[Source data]
= = = =

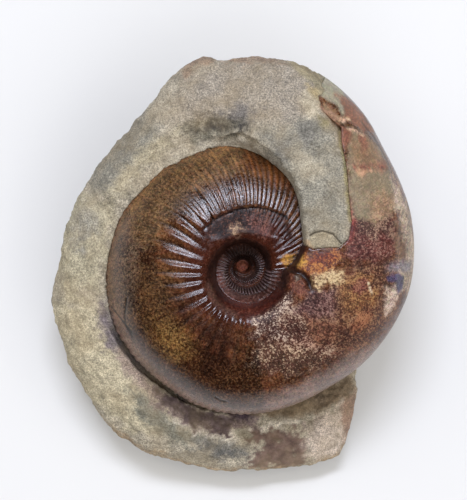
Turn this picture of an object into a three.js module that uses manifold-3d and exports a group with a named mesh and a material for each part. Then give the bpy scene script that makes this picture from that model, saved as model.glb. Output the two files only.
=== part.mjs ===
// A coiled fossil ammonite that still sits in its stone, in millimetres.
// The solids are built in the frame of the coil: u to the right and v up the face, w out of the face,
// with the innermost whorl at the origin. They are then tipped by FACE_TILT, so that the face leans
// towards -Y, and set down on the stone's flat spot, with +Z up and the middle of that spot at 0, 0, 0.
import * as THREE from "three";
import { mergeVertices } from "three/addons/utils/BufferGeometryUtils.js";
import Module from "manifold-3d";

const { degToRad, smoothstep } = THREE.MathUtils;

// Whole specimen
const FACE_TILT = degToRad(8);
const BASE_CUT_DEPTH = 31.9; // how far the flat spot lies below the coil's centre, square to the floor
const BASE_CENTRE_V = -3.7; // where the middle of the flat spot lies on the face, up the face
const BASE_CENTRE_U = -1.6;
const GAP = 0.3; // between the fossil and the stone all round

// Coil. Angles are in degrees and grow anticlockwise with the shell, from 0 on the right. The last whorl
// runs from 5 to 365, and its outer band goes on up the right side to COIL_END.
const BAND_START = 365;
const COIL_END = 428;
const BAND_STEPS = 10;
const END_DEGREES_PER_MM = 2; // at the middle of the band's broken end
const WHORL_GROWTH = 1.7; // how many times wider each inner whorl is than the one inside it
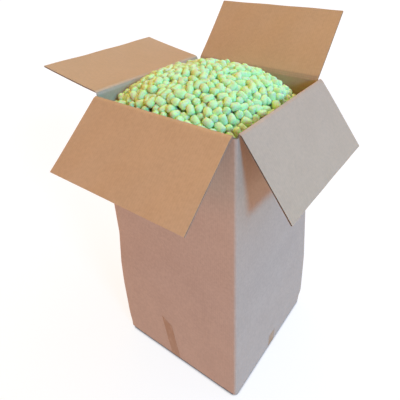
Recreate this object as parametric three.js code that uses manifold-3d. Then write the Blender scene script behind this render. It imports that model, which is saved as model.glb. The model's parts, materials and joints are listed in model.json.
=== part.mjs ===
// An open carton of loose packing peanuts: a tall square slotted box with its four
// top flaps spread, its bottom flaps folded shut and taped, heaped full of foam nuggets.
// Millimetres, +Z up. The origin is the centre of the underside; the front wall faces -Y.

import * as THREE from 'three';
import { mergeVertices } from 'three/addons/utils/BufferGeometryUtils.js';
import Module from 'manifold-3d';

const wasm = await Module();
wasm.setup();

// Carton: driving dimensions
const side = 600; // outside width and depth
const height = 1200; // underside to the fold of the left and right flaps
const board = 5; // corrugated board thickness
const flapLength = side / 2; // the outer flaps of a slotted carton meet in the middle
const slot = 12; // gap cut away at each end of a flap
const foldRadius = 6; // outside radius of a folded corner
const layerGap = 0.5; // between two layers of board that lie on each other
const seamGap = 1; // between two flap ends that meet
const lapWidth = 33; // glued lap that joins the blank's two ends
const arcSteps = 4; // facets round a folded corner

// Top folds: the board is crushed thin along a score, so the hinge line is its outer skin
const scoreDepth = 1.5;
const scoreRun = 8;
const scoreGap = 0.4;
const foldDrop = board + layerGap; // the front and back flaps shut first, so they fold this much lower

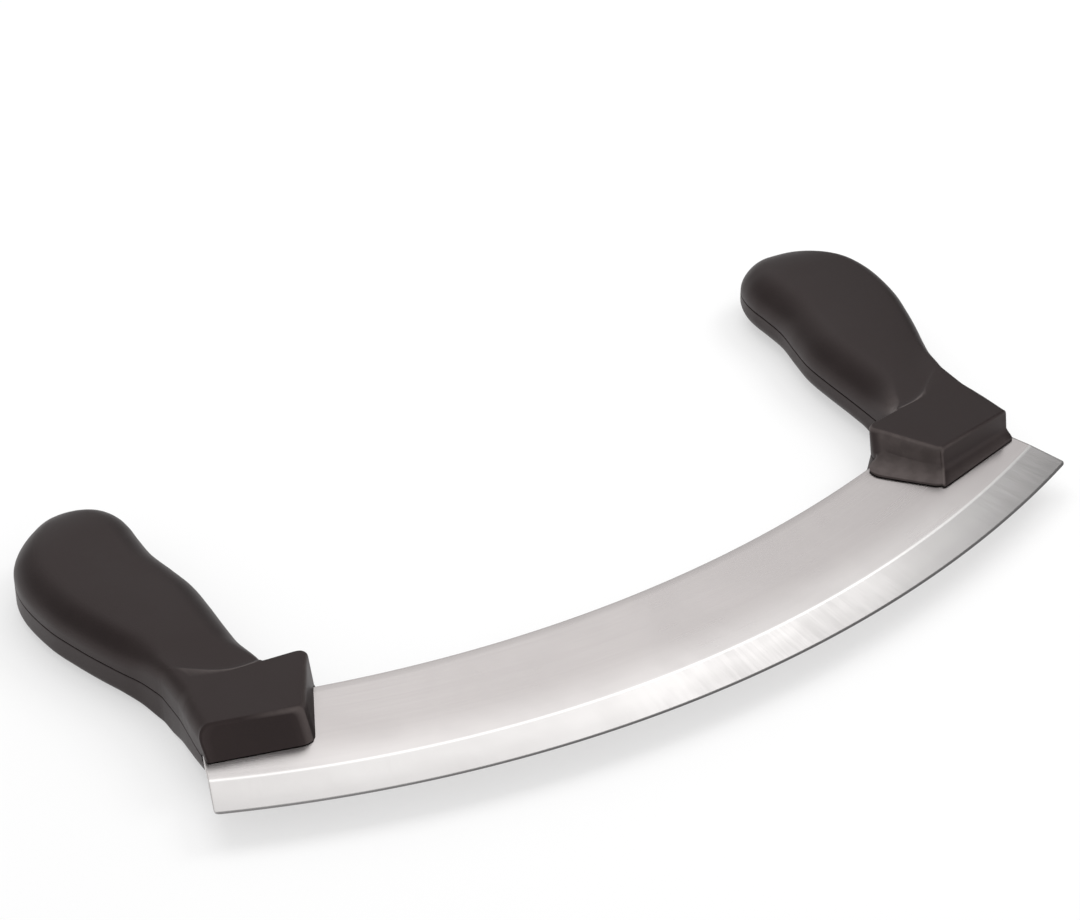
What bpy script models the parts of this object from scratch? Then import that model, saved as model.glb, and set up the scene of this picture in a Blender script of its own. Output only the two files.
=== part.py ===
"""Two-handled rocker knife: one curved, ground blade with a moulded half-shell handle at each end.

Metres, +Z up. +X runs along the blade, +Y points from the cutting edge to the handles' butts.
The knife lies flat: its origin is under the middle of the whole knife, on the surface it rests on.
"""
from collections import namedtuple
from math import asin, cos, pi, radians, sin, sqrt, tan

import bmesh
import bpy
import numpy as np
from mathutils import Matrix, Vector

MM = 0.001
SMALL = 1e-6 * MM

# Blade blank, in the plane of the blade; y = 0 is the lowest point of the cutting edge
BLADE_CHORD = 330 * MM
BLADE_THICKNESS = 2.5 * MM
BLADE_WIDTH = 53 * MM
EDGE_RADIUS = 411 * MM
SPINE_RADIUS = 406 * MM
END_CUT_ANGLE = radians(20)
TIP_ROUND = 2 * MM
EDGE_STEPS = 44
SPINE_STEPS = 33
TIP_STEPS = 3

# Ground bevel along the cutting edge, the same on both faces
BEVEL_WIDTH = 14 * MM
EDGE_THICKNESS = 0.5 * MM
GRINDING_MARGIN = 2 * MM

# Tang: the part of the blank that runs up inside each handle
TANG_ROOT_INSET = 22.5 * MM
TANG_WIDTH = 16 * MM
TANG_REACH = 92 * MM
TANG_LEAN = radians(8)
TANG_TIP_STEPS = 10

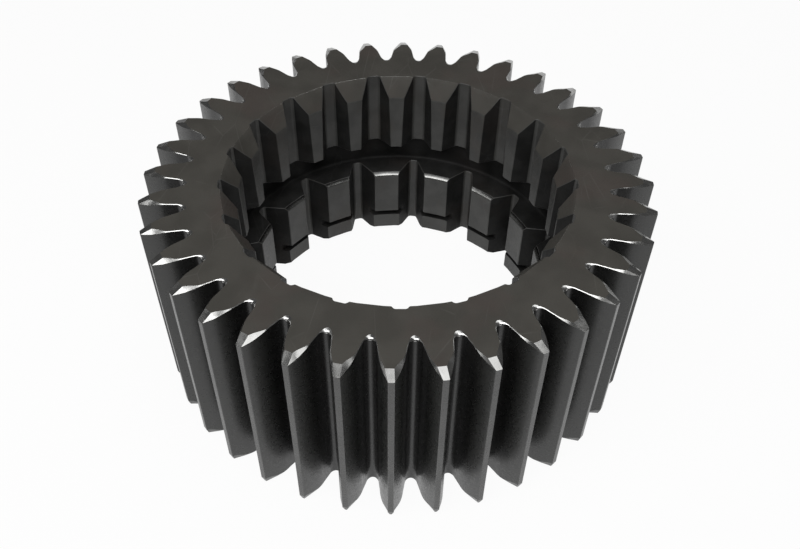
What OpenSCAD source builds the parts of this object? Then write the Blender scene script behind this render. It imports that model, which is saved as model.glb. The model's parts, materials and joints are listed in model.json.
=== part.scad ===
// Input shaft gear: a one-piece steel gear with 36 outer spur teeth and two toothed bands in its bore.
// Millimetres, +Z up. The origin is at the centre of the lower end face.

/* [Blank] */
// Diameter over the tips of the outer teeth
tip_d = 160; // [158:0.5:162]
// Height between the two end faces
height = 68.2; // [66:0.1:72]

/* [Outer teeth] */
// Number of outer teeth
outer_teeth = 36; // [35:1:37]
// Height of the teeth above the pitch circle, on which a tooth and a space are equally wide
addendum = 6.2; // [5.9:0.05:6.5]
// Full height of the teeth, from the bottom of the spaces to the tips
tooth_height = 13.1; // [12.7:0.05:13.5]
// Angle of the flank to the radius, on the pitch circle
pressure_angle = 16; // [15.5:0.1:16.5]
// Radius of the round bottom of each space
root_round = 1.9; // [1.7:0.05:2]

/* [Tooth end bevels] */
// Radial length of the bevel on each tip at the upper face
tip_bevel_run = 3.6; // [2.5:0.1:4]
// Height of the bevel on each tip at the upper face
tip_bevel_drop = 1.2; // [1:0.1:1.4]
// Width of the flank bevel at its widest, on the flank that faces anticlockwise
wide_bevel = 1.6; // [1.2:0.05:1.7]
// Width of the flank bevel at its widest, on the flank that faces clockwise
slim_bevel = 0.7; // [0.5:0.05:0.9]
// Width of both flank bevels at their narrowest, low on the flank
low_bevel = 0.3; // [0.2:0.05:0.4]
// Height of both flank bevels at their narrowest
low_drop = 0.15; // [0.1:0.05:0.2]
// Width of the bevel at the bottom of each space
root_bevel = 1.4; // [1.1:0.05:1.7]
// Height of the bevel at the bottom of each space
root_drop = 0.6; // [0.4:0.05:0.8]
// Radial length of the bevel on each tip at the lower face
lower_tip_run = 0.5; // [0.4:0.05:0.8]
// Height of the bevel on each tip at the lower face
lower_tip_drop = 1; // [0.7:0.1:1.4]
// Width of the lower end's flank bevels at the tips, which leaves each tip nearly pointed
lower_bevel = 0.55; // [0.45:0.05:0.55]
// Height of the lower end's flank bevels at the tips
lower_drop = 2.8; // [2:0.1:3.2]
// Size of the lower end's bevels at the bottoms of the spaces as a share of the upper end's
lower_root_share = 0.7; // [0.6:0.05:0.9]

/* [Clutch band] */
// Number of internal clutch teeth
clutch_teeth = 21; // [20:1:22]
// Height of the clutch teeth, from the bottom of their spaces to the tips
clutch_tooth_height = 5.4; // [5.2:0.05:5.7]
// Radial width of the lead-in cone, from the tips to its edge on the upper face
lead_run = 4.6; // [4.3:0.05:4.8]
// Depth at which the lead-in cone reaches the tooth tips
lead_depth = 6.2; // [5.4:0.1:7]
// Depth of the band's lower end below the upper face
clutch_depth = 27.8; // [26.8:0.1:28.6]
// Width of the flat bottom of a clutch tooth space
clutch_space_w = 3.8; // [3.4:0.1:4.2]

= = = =

### SHORT PROBLEM
Extract each line of the material exactly as it stands.

### PROBLEM SOLUTION
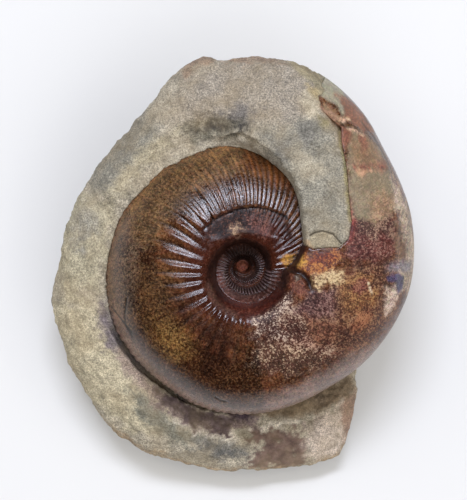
Turn this picture of an object into a three.js module that uses manifold-3d and exports a group with a named mesh and a material for each part. Then give the bpy scene script that makes this picture from that model, saved as model.glb. Output the two files only.
=== part.mjs ===
// A coiled fossil ammonite that still sits in its stone, in millimetres.
// The solids are built in the frame of the coil: u to the right and v up the face, w out of the face,
// with the innermost whorl at the origin. They are then tipped by FACE_TILT, so that the face leans
// towards -Y, and set down on the stone's flat spot, with +Z up and the middle of that spot at 0, 0, 0.
import * as THREE from "three";
import { mergeVertices } from "three/addons/utils/BufferGeometryUtils.js";
import Module from "manifold-3d";

const { degToRad, smoothstep } = THREE.MathUtils;

// Whole specimen
const FACE_TILT = degToRad(8);
const BASE_CUT_DEPTH = 31.9; // how far the flat spot lies below the coil's centre, square to the floor
const BASE_CENTRE_V = -3.7; // where the middle of the flat spot lies on the face, up the face
const BASE_CENTRE_U = -1.6;
const GAP = 0.3; // between the fossil and the stone all round

// Coil. Angles are in degrees and grow anticlockwise with the shell, from 0 on the right. The last whorl
// runs from 5 to 365, and its outer band goes on up the right side to COIL_END.
const BAND_START = 365;
const COIL_END = 428;
const BAND_STEPS = 10;
const END_DEGREES_PER_MM = 2; // at the middle of the band's broken end
const WHORL_GROWTH = 1.7; // how many times wider each inner whorl is than the one inside it
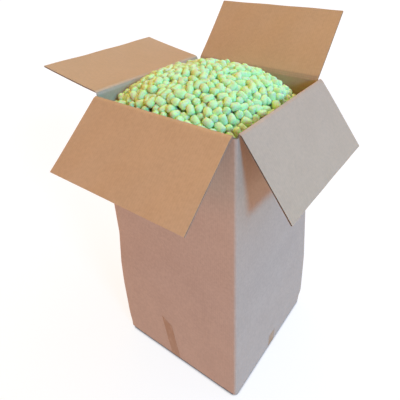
Recreate this object as parametric three.js code that uses manifold-3d. Then write the Blender scene script behind this render. It imports that model, which is saved as model.glb. The model's parts, materials and joints are listed in model.json.
=== part.mjs ===
// An open carton of loose packing peanuts: a tall square slotted box with its four
// top flaps spread, its bottom flaps folded shut and taped, heaped full of foam nuggets.
// Millimetres, +Z up. The origin is the centre of the underside; the front wall faces -Y.

import * as THREE from 'three';
import { mergeVertices } from 'three/addons/utils/BufferGeometryUtils.js';
import Module from 'manifold-3d';

const wasm = await Module();
wasm.setup();

// Carton: driving dimensions
const side = 600; // outside width and depth
const height = 1200; // underside to the fold of the left and right flaps
const board = 5; // corrugated board thickness
const flapLength = side / 2; // the outer flaps of a slotted carton meet in the middle
const slot = 12; // gap cut away at each end of a flap
const foldRadius = 6; // outside radius of a folded corner
const layerGap = 0.5; // between two layers of board that lie on each other
const seamGap = 1; // between two flap ends that meet
const lapWidth = 33; // glued lap that joins the blank's two ends
const arcSteps = 4; // facets round a folded corner

// Top folds: the board is crushed thin along a score, so the hinge line is its outer skin
const scoreDepth = 1.5;
const scoreRun = 8;
const scoreGap = 0.4;
const foldDrop = board + layerGap; // the front and back flaps shut first, so they fold this much lower

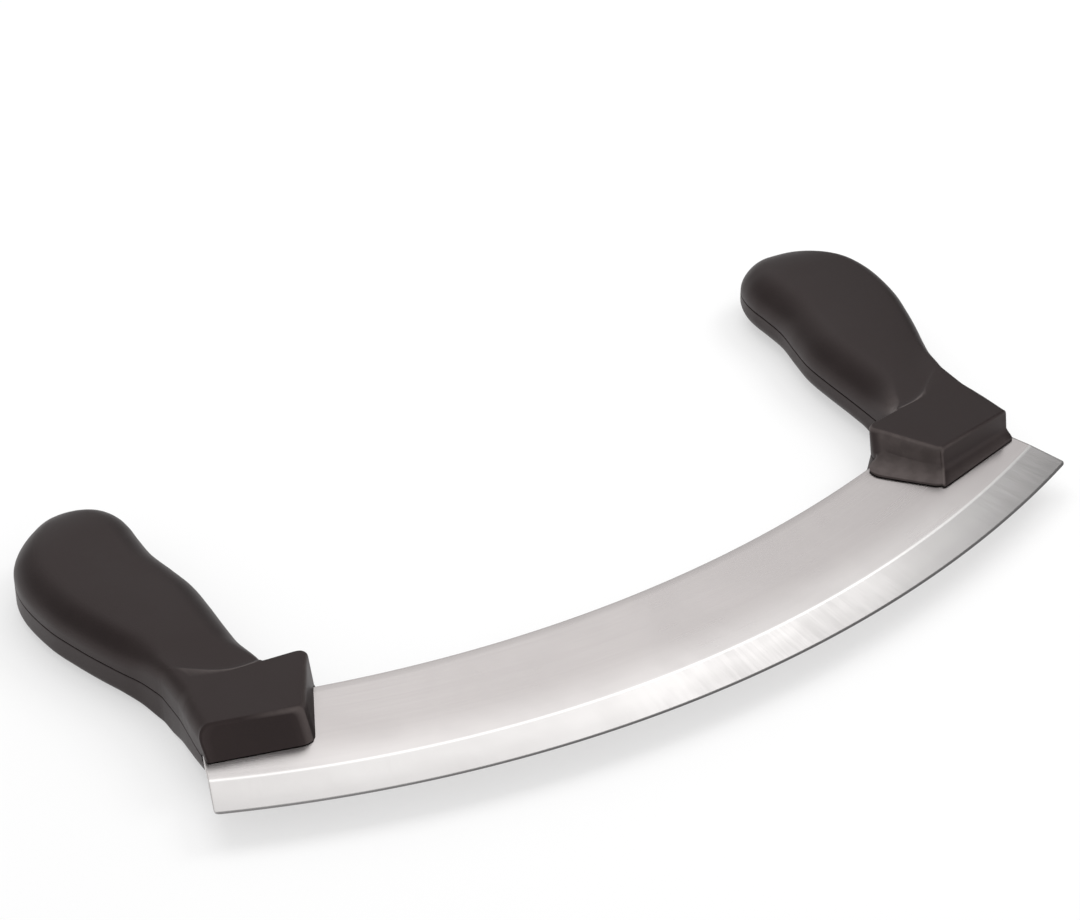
What bpy script models the parts of this object from scratch? Then import that model, saved as model.glb, and set up the scene of this picture in a Blender script of its own. Output only the two files.
=== part.py ===
"""Two-handled rocker knife: one curved, ground blade with a moulded half-shell handle at each end.

Metres, +Z up. +X runs along the blade, +Y points from the cutting edge to the handles' butts.
The knife lies flat: its origin is under the middle of the whole knife, on the surface it rests on.
"""
from collections import namedtuple
from math import asin, cos, pi, radians, sin, sqrt, tan

import bmesh
import bpy
import numpy as np
from mathutils import Matrix, Vector

MM = 0.001
SMALL = 1e-6 * MM

# Blade blank, in the plane of the blade; y = 0 is the lowest point of the cutting edge
BLADE_CHORD = 330 * MM
BLADE_THICKNESS = 2.5 * MM
BLADE_WIDTH = 53 * MM
EDGE_RADIUS = 411 * MM
SPINE_RADIUS = 406 * MM
END_CUT_ANGLE = radians(20)
TIP_ROUND = 2 * MM
EDGE_STEPS = 44
SPINE_STEPS = 33
TIP_STEPS = 3

# Ground bevel along the cutting edge, the same on both faces
BEVEL_WIDTH = 14 * MM
EDGE_THICKNESS = 0.5 * MM
GRINDING_MARGIN = 2 * MM

# Tang: the part of the blank that runs up inside each handle
TANG_ROOT_INSET = 22.5 * MM
TANG_WIDTH = 16 * MM
TANG_REACH = 92 * MM
TANG_LEAN = radians(8)
TANG_TIP_STEPS = 10

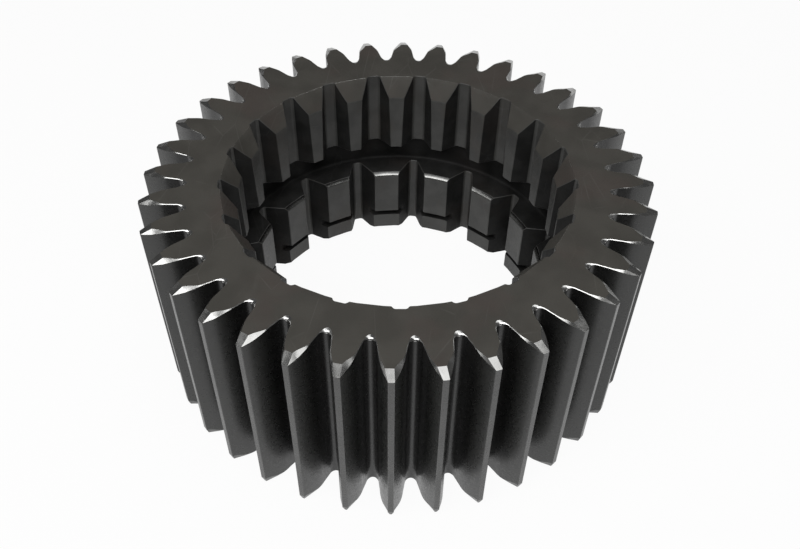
What OpenSCAD source builds the parts of this object? Then write the Blender scene script behind this render. It imports that model, which is saved as model.glb. The model's parts, materials and joints are listed in model.json.
=== part.scad ===
// Input shaft gear: a one-piece steel gear with 36 outer spur teeth and two toothed bands in its bore.
// Millimetres, +Z up. The origin is at the centre of the lower end face.

/* [Blank] */
// Diameter over the tips of the outer teeth
tip_d = 160; // [158:0.5:162]
// Height between the two end faces
height = 68.2; // [66:0.1:72]

/* [Outer teeth] */
// Number of outer teeth
outer_teeth = 36; // [35:1:37]
// Height of the teeth above the pitch circle, on which a tooth and a space are equally wide
addendum = 6.2; // [5.9:0.05:6.5]
// Full height of the teeth, from the bottom of the spaces to the tips
tooth_height = 13.1; // [12.7:0.05:13.5]
// Angle of the flank to the radius, on the pitch circle
pressure_angle = 16; // [15.5:0.1:16.5]
// Radius of the round bottom of each space
root_round = 1.9; // [1.7:0.05:2]

/* [Tooth end bevels] */
// Radial length of the bevel on each tip at the upper face
tip_bevel_run = 3.6; // [2.5:0.1:4]
// Height of the bevel on each tip at the upper face
tip_bevel_drop = 1.2; // [1:0.1:1.4]
// Width of the flank bevel at its widest, on the flank that faces anticlockwise
wide_bevel = 1.6; // [1.2:0.05:1.7]
// Width of the flank bevel at its widest, on the flank that faces clockwise
slim_bevel = 0.7; // [0.5:0.05:0.9]
// Width of both flank bevels at their narrowest, low on the flank
low_bevel = 0.3; // [0.2:0.05:0.4]
// Height of both flank bevels at their narrowest
low_drop = 0.15; // [0.1:0.05:0.2]
// Width of the bevel at the bottom of each space
root_bevel = 1.4; // [1.1:0.05:1.7]
// Height of the bevel at the bottom of each space
root_drop = 0.6; // [0.4:0.05:0.8]
// Radial length of the bevel on each tip at the lower face
lower_tip_run = 0.5; // [0.4:0.05:0.8]
// Height of the bevel on each tip at the lower face
lower_tip_drop = 1; // [0.7:0.1:1.4]
// Width of the lower end's flank bevels at the tips, which leaves each tip nearly pointed
lower_bevel = 0.55; // [0.45:0.05:0.55]
// Height of the lower end's flank bevels at the tips
lower_drop = 2.8; // [2:0.1:3.2]
// Size of the lower end's bevels at the bottoms of the spaces as a share of the upper end's
lower_root_share = 0.7; // [0.6:0.05:0.9]

/* [Clutch band] */
// Number of internal clutch teeth
clutch_teeth = 21; // [20:1:22]
// Height of the clutch teeth, from the bottom of their spaces to the tips
clutch_tooth_height = 5.4; // [5.2:0.05:5.7]
// Radial width of the lead-in cone, from the tips to its edge on the upper face
lead_run = 4.6; // [4.3:0.05:4.8]
// Depth at which the lead-in cone reaches the tooth tips
lead_depth = 6.2; // [5.4:0.1:7]
// Depth of the band's lower end below the upper face
clutch_depth = 27.8; // [26.8:0.1:28.6]
// Width of the flat bottom of a clutch tooth space
clutch_space_w = 3.8; // [3.4:0.1:4.2]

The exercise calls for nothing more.